Hm.  Any chance you've configured a recovery_min_apply_delay?  Although
I'd expect more timestamp calls in that case.

Greetings,

Andres Freund

Re: [HACKERS] Performance issue after upgrading from 9.4 to 9.6

From

Naytro Naytro

Date:

10 March 2017, 04:38:46

2017-03-09 20:19 GMT+01:00 Andres Freund <andres@anarazel.de>:

Hi,

On 2017-03-09 13:47:35 +0100, Naytro Naytro wrote:
> We are having some performance issues after we upgraded to newest
> version of PostgreSQL, before it everything was fast and smooth.
>
> Upgrade was done by pg_upgrade from 9.4 directly do 9.6.1. Now we
> upgraded to 9.6.2 with no improvement.
>
> Some information about our setup: Freebsd, Solaris (SmartOS), simple
> master-slave using streaming replication.

Which node is on which of those, and where is the high load?

High load in only on slaves, FreeBSD (master+slave) and Solaris (only slaves)

> Problem:
> Very high system CPU when master is streaming replication data, CPU
> goes up to 77%. Only one process is generating this load, it's a
> postgresql startup process. When I attached a truss to this process I
> saw a lot o read calls with almost the same number of errors (EAGAIN).

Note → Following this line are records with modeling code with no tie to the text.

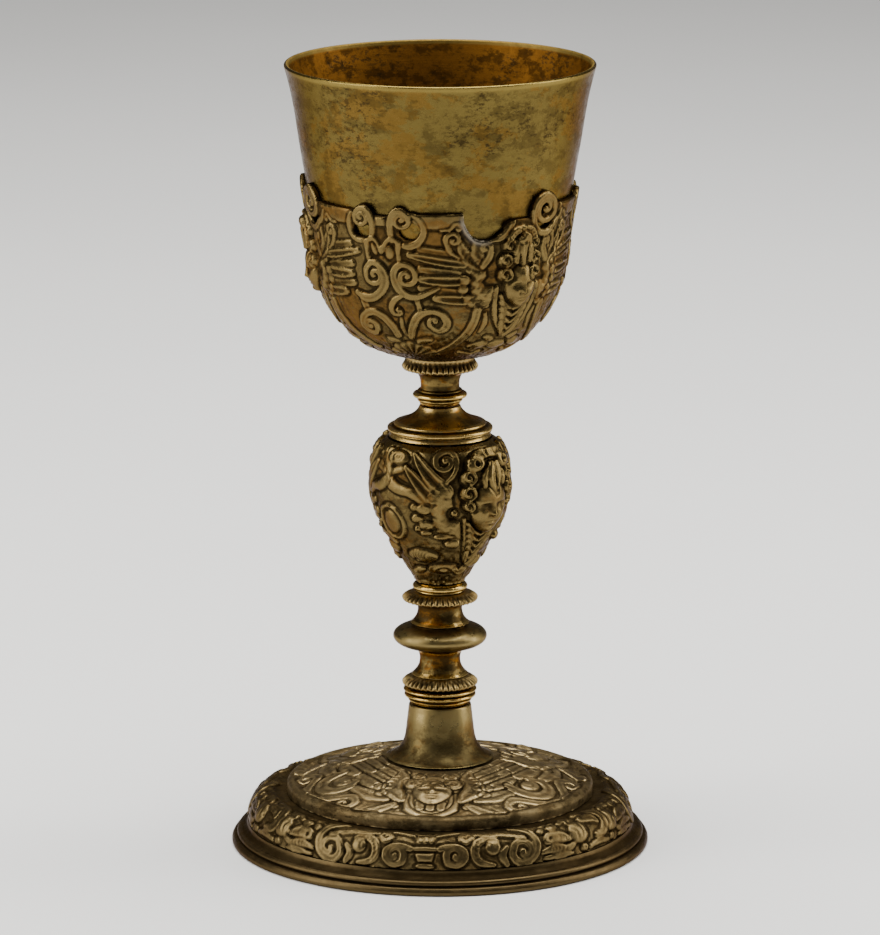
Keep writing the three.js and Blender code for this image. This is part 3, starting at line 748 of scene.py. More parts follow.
def strap_panel_top(relief):
    """The pair of pierced scrolls, the bar between them and the bracket under them."""
    relief.hole(-12.9, 187.7, 3.2, 2.7)
    relief.hole(-35.6, 187.2, 2.9, 2.2)
    ring = [(-13.2, 192.6), (-9.6, 192), (-7.3, 189.6), (-7.2, 187), (-9.4, 184.6), (-13, 183.3),
            (-17, 183.6)]
    relief.stroke(ring, [1.1, 1.2, 1.5, 2.0, 2.0, 1.3], 0.75, solid=True)
    ring = [(-36.5, 192.5), (-40, 191.6), (-41.6, 189), (-41, 186), (-38, 184.2), (-34, 184.2)]
    relief.stroke(ring, [1.1, 1.3, 1.7, 1.6, 1.3], 0.75, solid=True)
    right = [(-20.6, 184.8), (-21.6, 187.5), (-21.2, 191), (-19.6, 193.2), (-16.6, 193.7), (-13.8, 192.2),
             (-13.3, 190.4)]
    relief.stroke(right, [1.7, 1.8, 1.6, 1.4], 1.15, curl=(-16.7, 191, -1.2), solid=True)
    left = [(-31.2, 184.8), (-29.9, 187.5), (-29.9, 191), (-31.6, 193.3), (-34.4, 193.8), (-37.4, 192.6),
            (-38.1, 190.4)]
    relief.stroke(left, [1.7, 1.8, 1.6, 1.4], 1.15, curl=(-34.8, 191, 1.2), solid=True)
    relief.patch(block(-28.2, -23.2, 188.7, 191.7), 0.7, solid=True)
    bracket = [(-32.6, 184.2), (-29.8, 185.2), (-27.6, 183.6), (-26, 181.6), (-24, 184), (-21.4, 185.3),
               (-18, 184.4)]
    relief.stroke(bracket, [1.3, 1.4, 1.1, 1.6, 1.1, 1.4, 1.3], 1.1)
    relief.pad(-22.2, 181.4, 1.5, 2.1, 0.7)
    relief.pad(-29.6, 182.0, 1.0, 1.9, 0.6, tilt=20)


def strap_panel_middle(relief):
    """The two S-scrolls and the hook between them."""
    relief.stroke([(-18.2, 184.4), (-18.3, 181), (-17.6, 178)], [1.5, 1.2, 1.5], 0.95)
    relief.stroke([(-33.4, 184.2), (-33.2, 181), (-32.2, 178)], [1.5, 1.2, 1.5], 0.95)
    tail = [(-0.6, 171.4), (-4, 170.2), (-8.6, 168.9), (-13, 168.6), (-17.2, 169.7), (-20, 172.2),
            (-20.9, 175), (-19.2, 177.2), (-15.6, 178), (-12, 176.8), (-10.9, 174.6)]
    widths = [0.7, 1.3, 1.8, 2.1, 2.4, 2.3, 2.1, 1.9, 1.7, 1.6, 1.5]
    relief.stroke(tail, widths, 1.15, curl=(-15, 174.4, -1.15))
    body = [(-41, 168.4), (-36.6, 167.2), (-32, 167.6), (-27.6, 169.6), (-25, 172.4), (-25.3, 175.4),
            (-28, 177.5), (-31.4, 177.9), (-34.3, 176), (-34.4, 173.6)]
    widths = [1.6, 2.4, 2.5, 2.4, 2.3, 2.1, 1.9, 1.7, 1.6, 1.5]
    relief.stroke(body, widths, 1.15, curl=(-30.2, 174.3, 1.1))
    hook = [(-18, 168.4), (-21.2, 167.3), (-23.4, 165.2), (-22.8, 163.2), (-20.8, 162.9)]
    relief.stroke(hook, [1.2, 1.6, 1.7, 1.4, 1.2], 1.0, curl=(-20.4, 164, 0.5))
    relief.pad(-20, 164.3, 1.0, 0.9, 1.3)


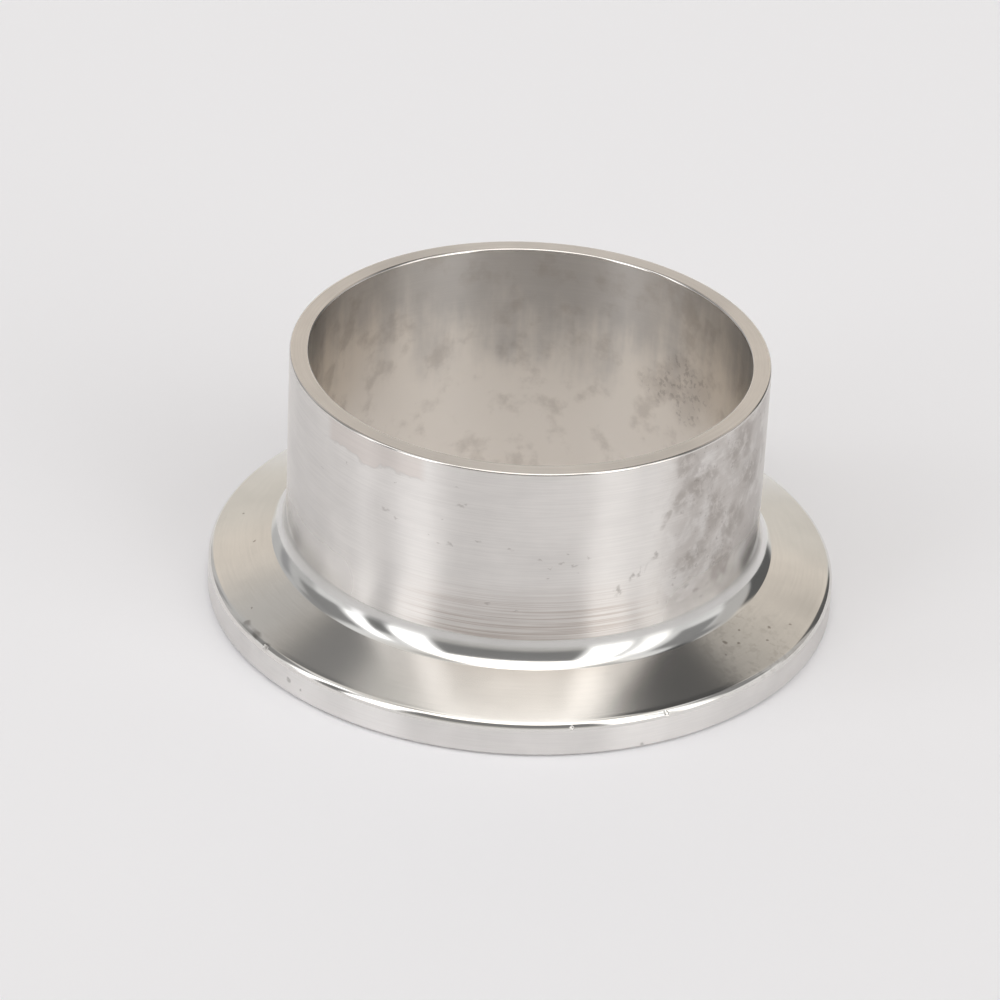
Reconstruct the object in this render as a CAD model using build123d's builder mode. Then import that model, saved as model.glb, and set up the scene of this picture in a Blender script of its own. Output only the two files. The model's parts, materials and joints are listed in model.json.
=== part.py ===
from build123d import *
import math
import os

# Sanitary clamp ferrule, 1.5 inch tube size, turned from one piece of stainless steel.
# Frame: +Z runs along the bore from the clamp face to the weld end.
# The origin is the centre of the clamp face, and the ferrule stands on that face.
# All lengths are in millimetres and all angles in degrees.

# tube
tube_diameter = 38.1
tube_wall = 1.5
overall_length = 21.5
weld_edge_break = 0.2
clamp_bore_edge_break = 0.15

# clamp flange
flange_reach = 6.2
flange_rim_height = 2.85
cone_angle = 20
cone_edge_radius = 0.7
clamp_edge_break = 0.3

# neck, the concave round between the tube and the cone
neck_radius = 2.3
neck_sweep = 60

# gasket groove in the clamp face
rim_land = 1.275
groove_width = 4.45
groove_depth = 1.6
groove_included_angle = 46
groove_corner_radius = 0.8

# radii and heights that follow from the sizes above
tube_radius = tube_diameter / 2
bore_radius = tube_radius - tube_wall
flange_radius = tube_radius + flange_reach
neck_foot_radius = tube_radius + neck_radius * (1 - math.cos(math.radians(neck_sweep)))
cone_rise = (flange_radius - neck_foot_radius) * math.tan(math.radians(cone_angle))
neck_foot_height = flange_rim_height + cone_rise
neck_top_height = neck_foot_height + neck_radius * math.sin(math.radians(neck_sweep))

# The sections are drawn on the XZ plane: sketch X is the radius and sketch Y is the height.

# half section of the tube, neck and flange
with BuildSketch(Plane.XZ) as ferrule_section:
    with BuildLine():
        tube_side = Line((tube_radius, overall_length), (tube_radius, neck_top_height))
        neck = JernArc(start=tube_side @ 1, tangent=(0, -1), radius=neck_radius, arc_size=neck_sweep)
        Polyline(
            neck @ 1,
            (flange_radius, flange_rim_height),
            (flange_radius, 0),
            (bore_radius, 0),
            (bore_radius, overall_length),
            tube_side @ 0,
        )
    make_face()

    # a corner is picked after each cut, because a cut replaces the corners of its outline
    chamfer(ferrule_section.vertices().group_by(Axis.Y)[-1], length=weld_edge_break)
    cone_corner = ferrule_section.vertices().group_by(Axis.X)[-1].sort_by(Axis.Y)[-1]
    fillet(cone_corner, radius=cone_edge_radius)
    clamp_corner = ferrule_section.vertices().group_by(Axis.X)[-1].sort_by(Axis.Y)[0]
    chamfer(clamp_corner, length=clamp_edge_break)
    clamp_bore_corner = ferrule_section.vertices().group_by(Axis.X)[0].sort_by(Axis.Y)[0]
    chamfer(clamp_bore_corner, length=clamp_bore_edge_break)

# half section of the gasket groove, a trapezoid that is widest at the clamp face
groove_outer_radius = flange_radius - rim_land
groove_inner_radius = groove_outer_radius - groove_width
groove_wall_run = groove_depth * math.tan(math.radians(groove_included_angle / 2))

with BuildSketch(Plane.XZ) as groove_section:
    with BuildLine():
        Polyline(
            (groove_inner_radius, 0),
            (groove_outer_radius, 0),
            (groove_outer_radius - groove_wall_run, groove_depth),
            (groove_inner_radius + groove_wall_run, groove_depth),
            close=True,
        )
    make_face()

    floor_corners = groove_section.vertices().group_by(Axis.Y)[-1]
    fillet(floor_corners, radius=groove_corner_radius)

# clamp ferrule
with BuildPart() as clamp_ferrule:
    add(ferrule_section.sketch)
    revolve(axis=Axis.Z)
    add(groove_section.sketch)
    revolve(axis=Axis.Z, mode=Mode.SUBTRACT)

clamp_ferrule.part.label = "clamp_ferrule"

os.makedirs("parts", exist_ok=True)
export_step(clamp_ferrule.part, "parts/clamp_ferrule.step")
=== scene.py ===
import json
import math

import bpy
import numpy as np
from mathutils import Matrix, Vector


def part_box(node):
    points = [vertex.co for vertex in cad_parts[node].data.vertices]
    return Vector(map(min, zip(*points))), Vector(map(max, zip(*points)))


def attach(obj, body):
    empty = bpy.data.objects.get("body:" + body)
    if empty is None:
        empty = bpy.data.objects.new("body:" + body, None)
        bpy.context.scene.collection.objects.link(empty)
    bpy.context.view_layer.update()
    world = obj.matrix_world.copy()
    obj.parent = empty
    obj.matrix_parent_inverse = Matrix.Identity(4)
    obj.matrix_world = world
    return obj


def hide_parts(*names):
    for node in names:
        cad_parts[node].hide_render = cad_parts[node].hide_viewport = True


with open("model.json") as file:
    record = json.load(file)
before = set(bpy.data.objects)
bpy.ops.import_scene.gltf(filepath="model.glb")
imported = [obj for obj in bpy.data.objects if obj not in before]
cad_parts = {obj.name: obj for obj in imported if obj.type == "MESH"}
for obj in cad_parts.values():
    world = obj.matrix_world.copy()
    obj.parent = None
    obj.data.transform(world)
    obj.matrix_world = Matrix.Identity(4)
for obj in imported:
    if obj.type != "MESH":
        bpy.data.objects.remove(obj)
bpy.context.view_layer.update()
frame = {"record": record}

# ---------------------------------------------------------------- sizes, in metres

MM = 0.001
NODE = "clamp_ferrule"

mounts = {m["name"]: m for m in frame["record"]["mounts"]}
box_low, box_high = (Vector(corner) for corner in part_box(NODE))

FLANGE_R = box_high.x
LENGTH = box_high.z
TUBE_R = mounts["tube_outside"]["dims"]["r_mm"] * MM
BORE_R = mounts["bore"]["dims"]["r_mm"] * MM

WELD_EDGE = 0.2 * MM        # round of both weld end edges
BORE_EDGE = 0.15 * MM       # bevel of the bore at the clamp face
CLAMP_EDGE = 0.3 * MM       # bevel of the rim at the clamp face
RIM_HEIGHT = 2.85 * MM      # height where rim and cone would meet if the edge were sharp
CONE_ANGLE = math.radians(20)
CONE_EDGE_R = 0.7 * MM
NECK_R = 2.3 * MM
NECK_SWEEP = math.radians(60)
RIM_LAND = 1.275 * MM
GROOVE_WIDTH = 4.45 * MM
GROOVE_DEPTH = 1.6 * MM
GROOVE_LEAN = math.radians(23)
GROOVE_CORNER_R = 0.8 * MM

NECK_FOOT_R = TUBE_R + NECK_R * (1 - math.cos(NECK_SWEEP))
NECK_FOOT_Z = RIM_HEIGHT + (FLANGE_R - NECK_FOOT_R) * math.tan(CONE_ANGLE)
NECK_TOP_Z = NECK_FOOT_Z + NECK_R * math.sin(NECK_SWEEP)

AROUND = 840                # mesh columns round the axis

# radii in mm, for the materials
WALL_MM = TUBE_R / MM
BORE_MM = BORE_R / MM
RIM_MM = FLANGE_R / MM
CONE_EDGE_MM = RIM_MM - 0.15    # where the nicks sit on the rounded cone edge
WELD_MIDDLE_MM = (WALL_MM + BORE_MM) / 2


# ---------------------------------------------------------------- section of the part

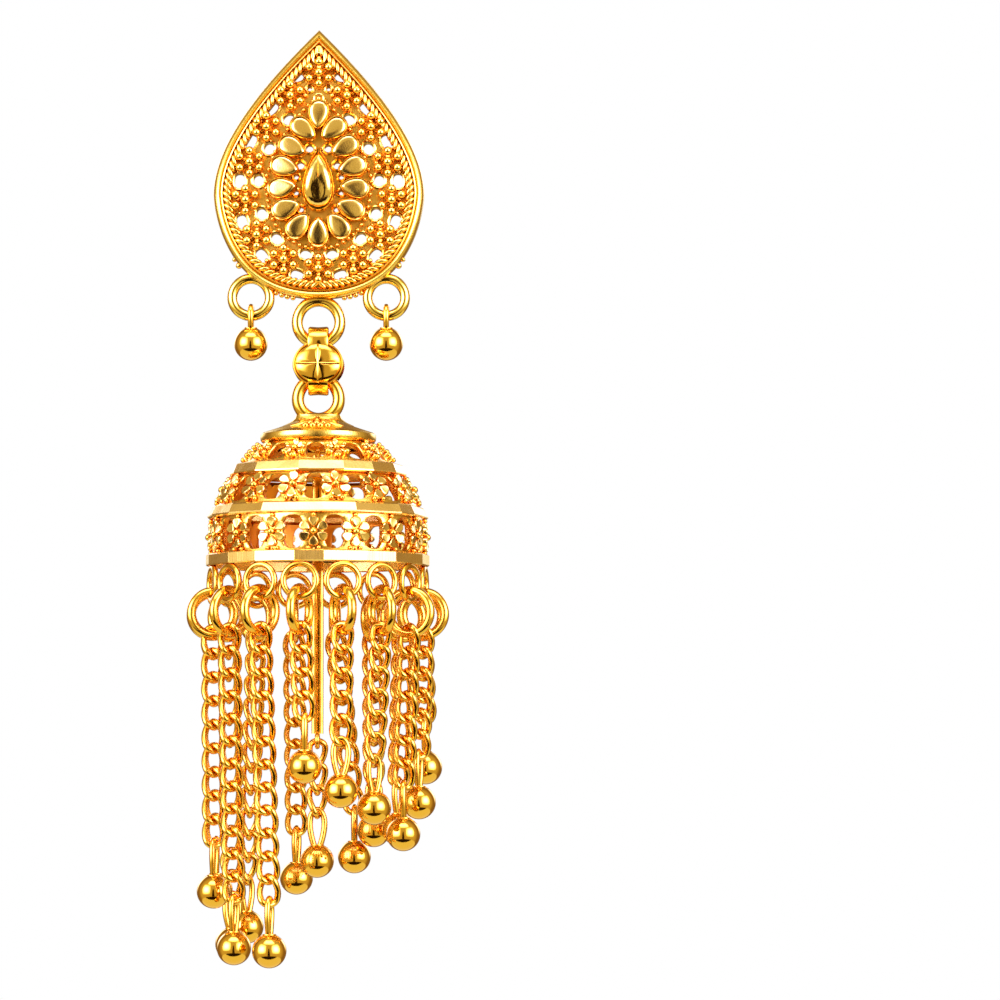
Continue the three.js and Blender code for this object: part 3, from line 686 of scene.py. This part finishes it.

Hm. Just to clarify: The load is on the *receiving* side, in the startup
process? Because the load doesn't quite look that way...

Yes

> read(6,0x7fffffffa0c7,1) ERR#35 'Resource temporarily unavailable'
>
> Descriptor 6 is a pipe

That's presumably a latches internal pipe. Could you redo that
truss/strace with timestamps attached? Does truss show signals
received? The above profile would e.g. make a lot more sense if not. Is
the wal receiver sending signals?

Truss from Solaris: http://pastebin.com/WajedZ8Y and FreeBSD: http://pastebin.com/DB5iT8na

FreeBSD truss should show signals by default

Dtrace from solaris: http://pastebin.com/u03uVKbr

> Read call try to read one byte over and over, I looked up to source
> code and I think this file is responsible for this behavior
> src/backend/storage/ipc/latch.c. There was no such file in 9.4.

It was "just" moved (and expanded), used to be at
src/backend/port/unix_latch.c.

There normally shouldn't be that much "latch traffic" in the startup
process, we'd expect to block from within WaitForWALToBecomeAvailable().

Hm. Any chance you've configured a recovery_min_apply_delay? Although
I'd expect more timestamp calls in that case.

No, we don't have this option configured

Greetings,

Andres Freund

Re: [HACKERS] Performance issue after upgrading from 9.4 to 9.6

From

Naytro Naytro

Date:

10 March 2017, 04:40:09

2017-03-09 18:28 GMT+01:00 Robert Haas <robertmhaas@gmail.com>:

On Thu, Mar 9, 2017 at 7:47 AM, Naytro Naytro <naytro@googlemail.com> wrote:
> We are having some performance issues after we upgraded to newest
> version of PostgreSQL, before it everything was fast and smooth.
>
> Upgrade was done by pg_upgrade from 9.4 directly do 9.6.1. Now we
> upgraded to 9.6.2 with no improvement.
>
> Some information about our setup: Freebsd, Solaris (SmartOS), simple
> master-slave using streaming replication.
>
> Problem:
> Very high system CPU when master is streaming replication data, CPU
> goes up to 77%. Only one process is generating this load, it's a
> postgresql startup process. When I attached a truss to this process I
> saw a lot o read calls with almost the same number of errors (EAGAIN).
> read(6,0x7fffffffa0c7,1) ERR#35 'Resource temporarily unavailable'
>
> Descriptor 6 is a pipe
>
> Read call try to read one byte over and over, I looked up to source
> code and I think this file is responsible for this behavior
> src/backend/storage/ipc/latch.c. There was no such file in 9.4.

Our latch implementation did get overhauled pretty thoroughly in 9.6;
see primarily commit 98a64d0bd713cb89e61bef6432befc4b7b5da59e. But I
can't guess what is going wrong here based on this information. It
might help if you can pull some stack backtraces from the startup
process.

Dtrace from solaris: http://pastebin.com/u03uVKbr